SOURCE MATERIAL:
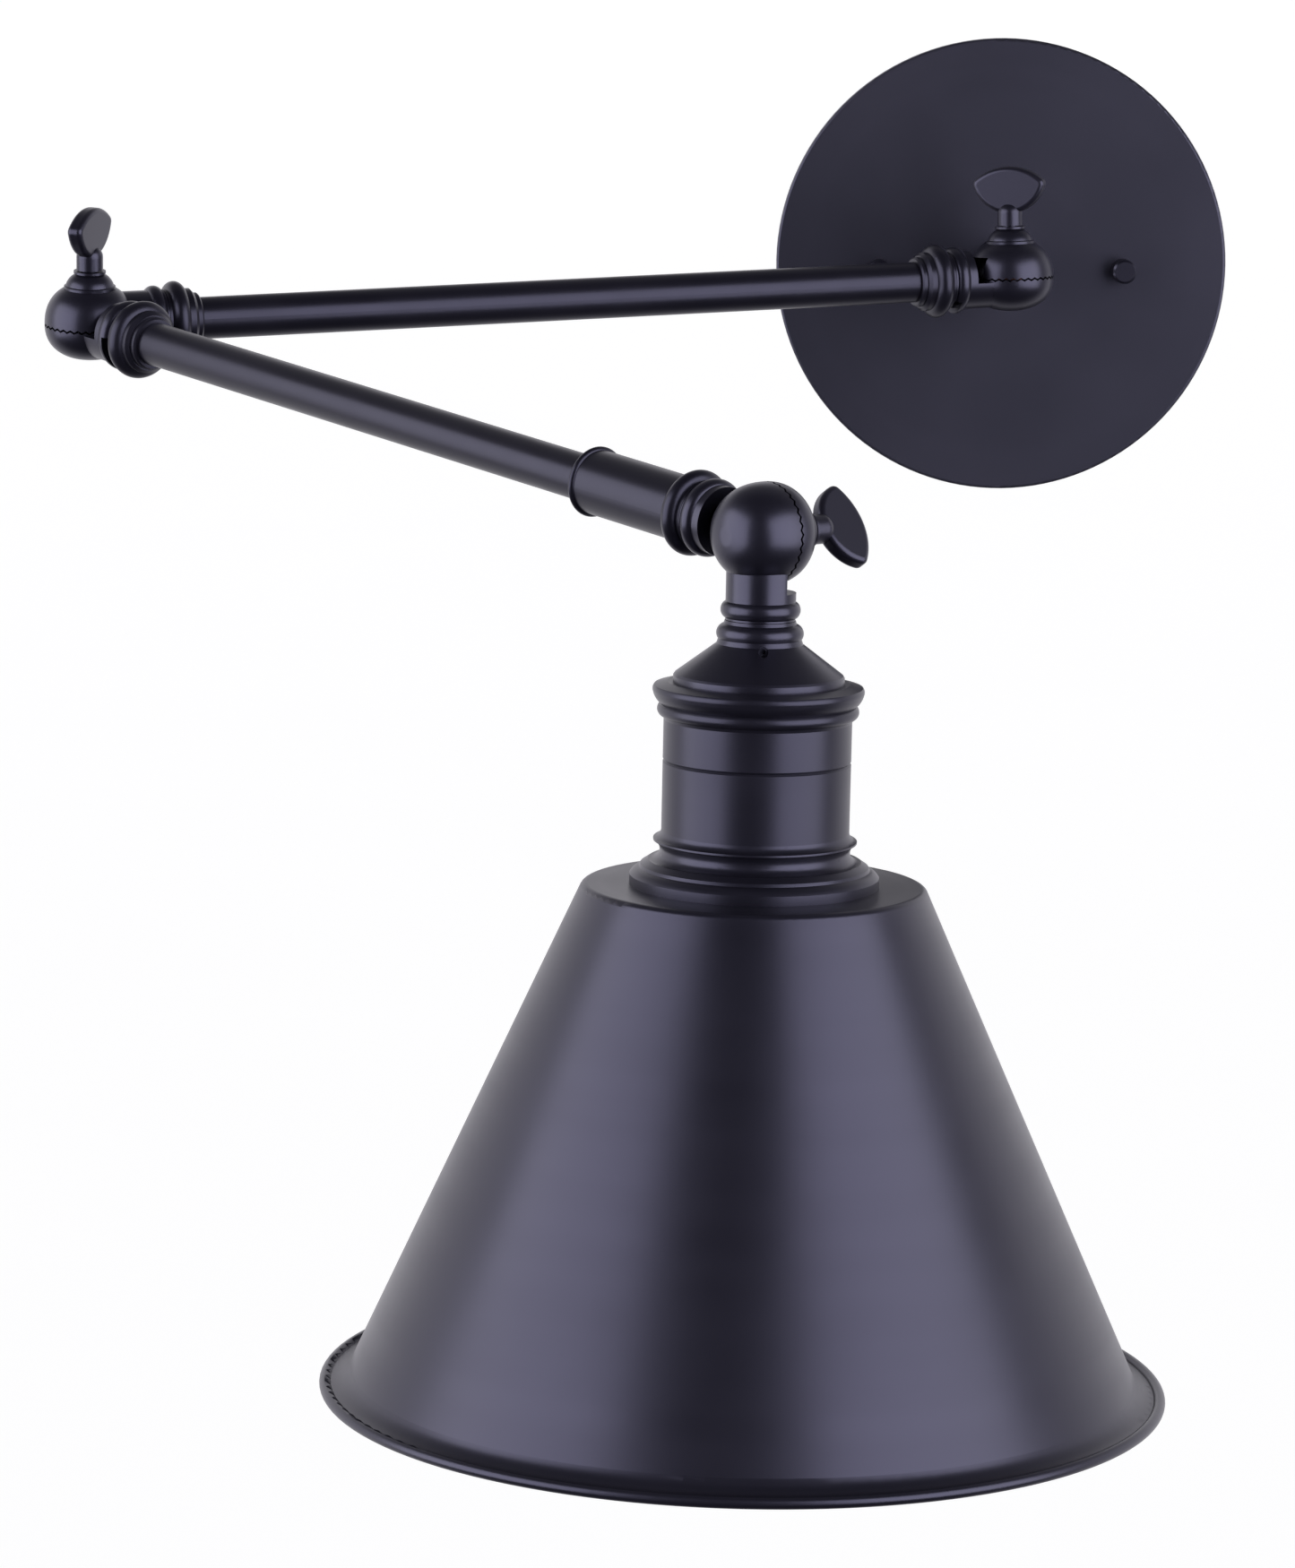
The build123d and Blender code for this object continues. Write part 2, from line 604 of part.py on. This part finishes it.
# knuckles
arm_sides = {"j1": (j1_wall_side, 90.0), "j2": (j2_arm_1_side, 180.0), "j3": (j3_arm_2_side, 180.0)}
far_sides = {"j1": (arm_1, arm_1_yaw), "j2": (arm_2, arm_2_yaw), "j3": (head, shade_tilt)}
upper_slots = {"j1": 0.0, "j2": slot_middles["arm_1"] + arm_2_twist, "j3": slot_middles["j3"] + tilt_twist}
lower_slots = {"j1": slot_middles["j1"], "j2": slot_middles["arm_2"], "j3": slot_middles["head"]}
tooth_offset = 180 / tooth_count
for name, centre in {"j1": j1, "j2": j2, "j3": j3}.items():
    upper_frame, upper_yaw = arm_sides[name]
    lower_frame, lower_yaw = far_sides[name]
    turn = lower_yaw - upper_yaw
    seam = seam_shifts[name]
    far = lower_half(lower_heights[name], seam, turn - tooth_offset, lower_slots[name] - 180)
    near = upper_half(seam, window_heights[name], turn, upper_slots[name])
    save(name + "_upper_half", near, upper_frame)
    save(name + "_lower_half", far, lower_frame)
    save(name + "_washer", key_washer(), centre * Pos(0, 0, seam))
    save(name + "_bell_cap", bell_cap(), centre)
    save(name + "_thumb_key", thumb_key(), centre * Rot(0, 0, key_turns[name]))

# arms
pins = {name: slot_middles[name] + pin_leads[name] for name in slot_middles}
flip = Pos(arm_length, 0, 0) * Rot(0, 0, 180)
for name, frame, near, far in (("arm_1", arm_1, "j1", "arm_1"), ("arm_2", arm_2, "arm_2", "j3")):
    save(name + "_tube", arm_tube(), frame)
    save(name + "_inner_fitting", end_fitting(pins[near]), frame)
    save(name + "_stop_pins", Compound(children=[stop_pin(pins[near]), flip * stop_pin(pins[far])]), frame)
    save(name + "_snap_rings", Compound(children=[snap_ring(), flip * snap_ring()]), frame)
save("arm_1_outer_fitting", end_fitting(pins["arm_1"]), arm_1_end)
save("arm_2_outer_fitting", sleeve_fitting(pins["j3"]), arm_2_end)
save("arm_2_sleeve", arm_sleeve(), arm_2_end)

# shade head
save("neck_cap", neck_cap(pins["head"]), head)
save("neck_stop_pin", stop_pin(pins["head"]), head)
save("neck_snap_ring", snap_ring(), head)
save("neck_set_screw", set_screw(), head)
save("head_nipple", head_nipple(), head)
save("head_nipple_nut", hex_nut(3, cup_top_x + 2), head)
save("cup_upper", cup_upper(), head)
save("cup_lower", cup_lower(), head)
save("shade_gallery", gallery(), head)
save("shade", shade(), head)
save("lamp_holder", lamp_holder(), head)
save("screw_shell", screw_shell(), head)
save("centre_contact", centre_contact(), head)
save("shade_ring", shade_ring(), head)
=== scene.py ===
import json
import math

import bpy
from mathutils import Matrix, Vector


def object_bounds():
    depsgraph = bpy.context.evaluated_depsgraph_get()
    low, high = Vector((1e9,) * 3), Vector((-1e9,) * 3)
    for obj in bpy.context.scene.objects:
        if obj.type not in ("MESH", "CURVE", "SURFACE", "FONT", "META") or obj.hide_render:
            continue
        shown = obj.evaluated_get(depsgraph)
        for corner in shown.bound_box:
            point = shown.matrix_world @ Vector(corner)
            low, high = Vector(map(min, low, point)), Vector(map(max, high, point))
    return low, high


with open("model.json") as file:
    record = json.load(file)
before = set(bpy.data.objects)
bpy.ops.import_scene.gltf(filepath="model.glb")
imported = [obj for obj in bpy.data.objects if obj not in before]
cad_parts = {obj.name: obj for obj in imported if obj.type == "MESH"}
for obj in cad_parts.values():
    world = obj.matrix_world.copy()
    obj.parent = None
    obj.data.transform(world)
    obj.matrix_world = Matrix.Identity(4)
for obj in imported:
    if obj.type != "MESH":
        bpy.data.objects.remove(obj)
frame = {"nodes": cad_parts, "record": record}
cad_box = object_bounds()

# Swing arm wall sconce, in metres.  The wall is Y = 0, the sconce stands out towards -Y.

# ---- camera ----
IMAGE_H = 1750
FOCAL_PX = 6100
SENSOR = 36.0
CAMERA_FROM_PLATE = Vector((-0.11806, -1.83493, 0.11431))
CAMERA_PITCH = math.radians(9.0)

# ---- studio ----
FLOOR_DROP = 2.2
FLOOR_HALF = 300.0
FLOOR_GLOW = 0.96
WHITE = (0.98, 0.98, 0.985, 1)
SURROUND = (1.0, 0.98, 1.02, 1)
DARK_FRONT = (0.060, 0.058, 0.070, 1)
BOX_COLOUR = (0.97, 0.97, 1.0)
BOX_DISTANCE = 2.4
BOX_ELEVATION = 9
BOX_WIDTH = 3.0
BOX_HEIGHT = 2.8

# ---- satin black paint ----
MM = 0.001
SATIN_IOR = 1.60
SATIN_TINT = (0.70, 0.68, 1.0, 1)
ROUGHNESS_SPREAD = (-0.025, 0.03)
SPECK_COLOUR = (0.05, 0.05, 0.055, 1)

# ---- the object's own axes ----
RECORD = frame["record"]


def joint_named(name):
    """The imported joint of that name."""
    for joint in RECORD["behaviour"]["joints"]:
        if joint["name"] == name:
            return joint


def line_of(joint_name):
    """(point, unit direction) of a joint's axis at rest."""
    joint = joint_named(joint_name)
    return Vector(joint["pos_m"]), Vector(joint["axis"]).normalized()


HEAD_AXIS = line_of("shade_swivel")
PLATE_AXIS = (Vector((0, 0, 0)), Vector((0, -1, 0)))
ARM_1_AXIS = line_of("arm_1_inner_swivel")
ARM_2_AXIS = line_of("arm_2_inner_swivel")
KNUCKLE_AXES = {
    "j1": line_of("wall_knuckle_turn"),
    "j2": line_of("elbow_turn"),
    "j3": line_of("shade_tilt"),
}


# ---- shader helpers ----

class Nodes:
    """A small wrapper that adds nodes to a tree and links them."""

    def __init__(self, tree):
        self.tree = tree
        tree.nodes.clear()

    def add(self, kind, **settings):
        node = self.tree.nodes.new(kind)
        for key, value in settings.items():
            setattr(node, key, value)
        return node

    def link(self, source, target):
        self.tree.links.new(source, target)

    def feed(self, socket, value):
        """Set a socket to a number or colour, or link it to another socket."""
        if isinstance(value, bpy.types.NodeSocket):
            self.link(value, socket)
        else:
            socket.default_value = value

    def math(self, operation, a, b=0.0, c=0.0, clamp=False):
        node = self.add("ShaderNodeMath", operation=operation, use_clamp=clamp)
        for socket, value in zip(node.inputs, (a, b, c)):
            self.feed(socket, value)
        return node.outputs[0]

    def vector(self, operation, a, b=(0, 0, 0)):
        node = self.add("ShaderNodeVectorMath", operation=operation)
        self.feed(node.inputs[0], a)
        self.feed(node.inputs[1], b)
        return node

    def noise(self, vector, scale, detail=2.0, roughness=0.5):
        node = self.add("ShaderNodeTexNoise", noise_dimensions="3D")
        self.feed(node.inputs["Vector"], vector)
        self.feed(node.inputs["Scale"], scale)
        self.feed(node.inputs["Detail"], detail)
        self.feed(node.inputs["Roughness"], roughness)
        return node.outputs["Fac"]

    def ramp(self, value, low, high, to_low=0.0, to_high=1.0):
        node = self.add("ShaderNodeMapRange", clamp=True)
        for socket, item in zip(node.inputs, (value, low, high, to_low, to_high)):
            self.feed(socket, item)
        return node.outputs[0]

    def mix(self, factor, a, b):
        node = self.add("ShaderNodeMix", data_type="RGBA")
        self.feed(node.inputs["Factor"], factor)
        self.feed(node.inputs[6], a)
        self.feed(node.inputs[7], b)
        return node.outputs[2]

    def bump(self, height, distance, strength=1.0, normal=None):
        node = self.add("ShaderNodeBump")
        self.feed(node.inputs["Height"], height)
        self.feed(node.inputs["Distance"], distance)
        self.feed(node.inputs["Strength"], strength)
        if normal is not None:
            self.link(normal, node.inputs["Normal"])
        return node.outputs["Normal"]

    def object_point(self):
        """The point on the piece, in its own rest frame."""
        return self.add("ShaderNodeTexCoord").outputs["Object"]

    def turned(self, axis):
        """(distance along, distance from) an axis, for marks that run round a turned piece."""
        point, direction = axis
        offset = self.vector("SUBTRACT", self.object_point(), tuple(point)).outputs[0]
        along = self.vector("DOT_PRODUCT", offset, tuple(direction)).outputs["Value"]
        across = self.vector("CROSS_PRODUCT", offset, tuple(direction)).outputs[0]
        away = self.vector("LENGTH", across).outputs["Value"]
        return along, away

    def pack(self, x, y, z=0.0):
        node = self.add("ShaderNodeCombineXYZ")
        for socket, value in zip(node.inputs, (x, y, z)):
            self.feed(socket, value)
        return node.outputs[0]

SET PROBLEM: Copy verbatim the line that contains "# shade head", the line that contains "if obj.type not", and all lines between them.

SOLUTION:
# shade head
save("neck_cap", neck_cap(pins["head"]), head)
save("neck_stop_pin", stop_pin(pins["head"]), head)
save("neck_snap_ring", snap_ring(), head)
save("neck_set_screw", set_screw(), head)
save("head_nipple", head_nipple(), head)
save("head_nipple_nut", hex_nut(3, cup_top_x + 2), head)
save("cup_upper", cup_upper(), head)
save("cup_lower", cup_lower(), head)
save("shade_gallery", gallery(), head)
save("shade", shade(), head)
save("lamp_holder", lamp_holder(), head)
save("screw_shell", screw_shell(), head)
save("centre_contact", centre_contact(), head)
save("shade_ring", shade_ring(), head)
=== scene.py ===
import json
import math

import bpy
from mathutils import Matrix, Vector


def object_bounds():
    depsgraph = bpy.context.evaluated_depsgraph_get()
    low, high = Vector((1e9,) * 3), Vector((-1e9,) * 3)
    for obj in bpy.context.scene.objects:
        if obj.type not in ("MESH", "CURVE", "SURFACE", "FONT", "META") or obj.hide_render:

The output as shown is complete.